Friday, July 10, 2015

My Mother the CFO

Mother's Big Apple
My parents never went to New York. I doubt they even knew the city's nickname was the big apple. In our house, The Big Apple meant financial management. My parents worked hard in blue-collar jobs to make ends meet. Somehow they kept the bills paid and their spoiled-rotten daughter in Bobbie Brooks clothes and Bass Weejuns.

My earliest memories of payday found my mother at the kitchen table with The Big Apple. Inside were mysterious pieces of paper and the checkbook. I later learned the pieces of paper were bills to be paid or receipts saved for income tax filing. I knew The Big Apple was important because she kept it high on top the refrigerator out of my reach. 

As I grew older, I was trusted with The Big Apple. Mother would say "Get me The Big Apple." I knew that meant she had financial business. Either she needed to pay bills or organize receipts for our income taxes. Daddy deferred all financial responsibilities to Mother. He'd bring in a receipt and ask, "Want me to put this in The Big Apple?"

Years later, after I'd married and moved away, Mother and Daddy maintained The Big Apple method of financial management, and it apparently worked for them. With their spoiled-rotten daughter gone, they emerged from debt and even managed to save enough to retire. It wasn't until I was in my thirties that I saw another big apple at an antique store and learned it was a semi-valuable collectible cookie jar. Cookie jar? I doubt Mother's big apple ever held a cookie in its life. 

Both my parents are gone and my family has divided their few possessions. I am now the proud owner of The Big Apple. I don't use it for a cookie jar or a file cabinet. It sits empty in a place of honor in my own kitchen to remind me of my family "riches." Mother and Daddy may not have had financial wealth, but they gave my sister and me a secure, loving childhood that's worth more than gold.

Do you have something displayed in your home to remind you of your childhood? Do share.

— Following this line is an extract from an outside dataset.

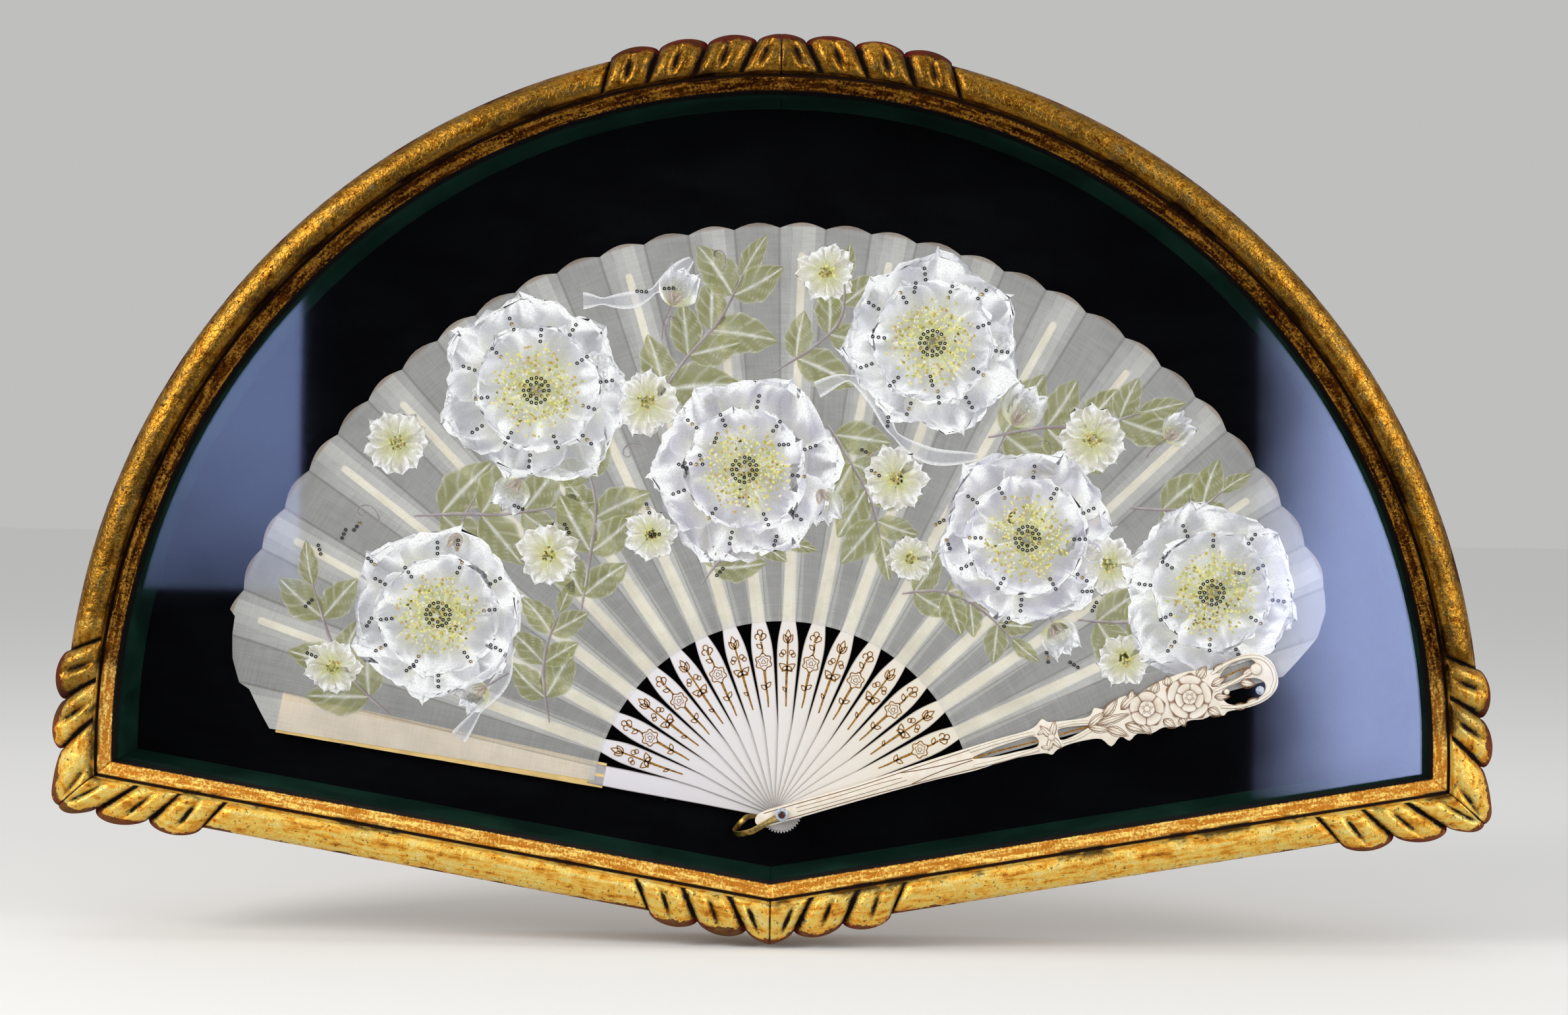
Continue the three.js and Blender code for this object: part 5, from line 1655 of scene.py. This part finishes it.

Elizabeth Sinclair said...

I did. Sadly I dan't have it anymore. When I was 9, I had, what was called Yellow Jaundice back then. I was very sick and was told later that I almost died. While I was gravely ill, my dad gave me a gold cross on a necklace. I treasured it and wore it for years. My brother's stepdaughter stayed with us and when she left, the cross was missing. I never had proof, but it seemed very coincidental that they both left at the same time.It was the only thing I had that my dad gave me. But I soon realized that I had a bunch of wonderful memories of our time together and the lost cross became much less important.

Skyewriter said...

When I was 12 years old and helping my mother sort through stuff in the attic, I found a box with an old uniform jacket in it. My mother told me it belonged to my many greats grandfather and was a Revolutionary War uniform jacket. I tried it on and it fit me perfectly - I guess that grandfather was not a big man because I was still some way from full grown and I'm only an average sized woman of 5' 6" now. My mother had rescued it from things my father's mom was tossing when she and my grandfather moved from the only house they'd ever had into a smaller apartment. It was carefully folded back into the tissue and into the box for safekeeping. Years later when studying the Revolutionary War became a pastime of mine, I begged to have it. For a long time my mother resisted - not that she displayed it and I doubt she'd even looked at it more than half a dozen times. Eventually, my dad, whose ancestor it was, made it a beautiful airtight display case and it was presented to me for my birthday. I proudly displayed it in my library along with the commissioning papers for one Captain John Parker, signed by no less than John Hancock. By then I knew it wasn't a Revolutionary War uniform, but rather that of an officer in the Massachusetts Militia. The commissioning papers were dated 1783 and that particular ancestor had fought in the Revolutionary war as an enlisted soldier, first a private and then a sergeant. I miss having it in my library now because my brother, whose name just happens to be John S. Parker and who once served as a captain in the United States Army now displays it in his home with his own commissioning papers and his green beret in a case next to his many greats grandfather John Parker's uniform jacket and commissioning documents. I could claim membership in the Daughters of the American Revolution, but I haven't. I do honor the roots from which I come and enjoy knowing that my brother is the keeper of the family heirloom and eventually his son Corbin Parker who also served in the United States Army will have it in his home.

Cheryl Norman said...

Wow, Skye, that's a wonderful story! Thanks for sharing.

Cheryl Norman said...

Elizabeth Sinclair, you are so right. The memories matter more than the object.